Shadid played a role in drawing attention to planned drilling near Lake Hefner. The company pulled out following protests and public opposition. Shadid also was the lone council member to attempt to reverse a Downtown Design Review Committee vote to permit demolition of nine old buildings.

“I feel like my work is about empowering people, the kind of people who don’t always feel like they have a voice,” Shadid said in an interview last month.

In a city where large capital projects, tax incentives and a close relationship between the city and business community has led to much urban redevelopment, Shadid is sometimes viewed as a contrarian. It’s a role he embraces.

“I’m worried about the direction we are headed when we don’t stop and ask ourselves if we are handing out too much [incentives],” said Shadid, who has been critical of new TIF districts and the city’s potential involvement in funding a new convention center hotel.

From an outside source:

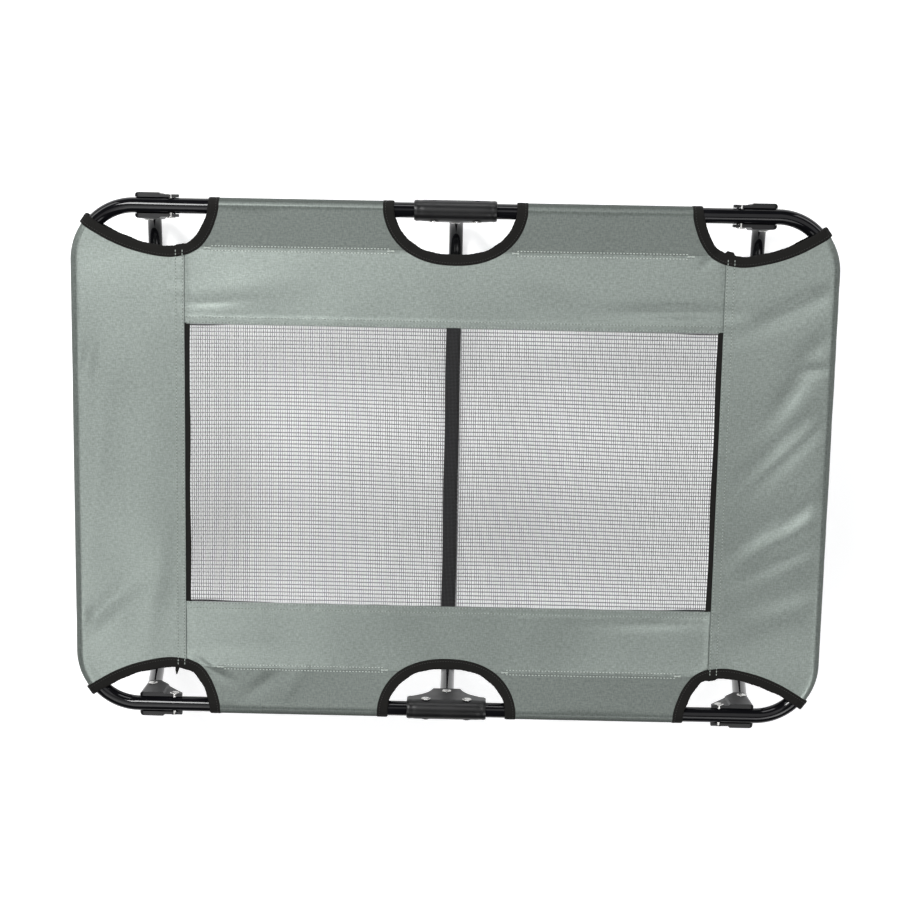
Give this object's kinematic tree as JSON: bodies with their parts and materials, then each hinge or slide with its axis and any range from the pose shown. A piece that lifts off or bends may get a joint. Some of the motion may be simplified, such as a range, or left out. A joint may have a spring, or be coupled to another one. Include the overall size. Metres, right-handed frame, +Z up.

Some of those looking to unseat Shadid attempt to paint him as a deterrent to progress.

“Where Ed lacks vision, I have one,” Cooper said. “Where he says ‘No, because,’ I say ‘Yes, if.’ He has created divisiveness and unnecessary conflict. I have a different approach.”

Ed Shadid
  • Ed Shadid

Cooper, an adjunct professor of English at the University of Central Oklahoma and Oklahoma City University, where he also teaches film studies, is openly gay and actively supports LGBT rights. Shadid also has solid support from the city’s LGBT community.

“I believe that my base is young people, LGBT folks, senior citizens, women, African-Americans, young professionals, all types of people,” Cooper said. “Maybe I’m being just too optimistic, but I think we are all invested in this city’s future, no matter the demographic.”

Like Cooper, Jemison accused Shadid of being divisive.

"During the past few years we have seen a great deal of polarization and separation on the council, where there should be teamwork and unity,” Jemison said. “I certainly understand that not everyone can agree on everything all of the time; but our disagreements should strengthen us, not hinder us.”

Last year, a telephone push poll conducted by Promark Research Corporation asked Ward 2 voters their opinion of Jemison and painted him as a pro-business candidate and Shadid as anti-business.

Riley teaches American history and coaches track at Northwest Classen High School. Riley also is  2nd Lieutenant in the 45th Infantry Brigade of the Oklahoma Army National Guard and previously served in the United States Army.

“Public service has always been important to me as a public school teacher and as a member of our armed forces,” Riley said. “I consistently tell my students about the difference they can make in the community, and running for City Council is a chance for me to lead by example.”

The Ward 2 election is March 3 and the deadline to register to vote is Feb. 6.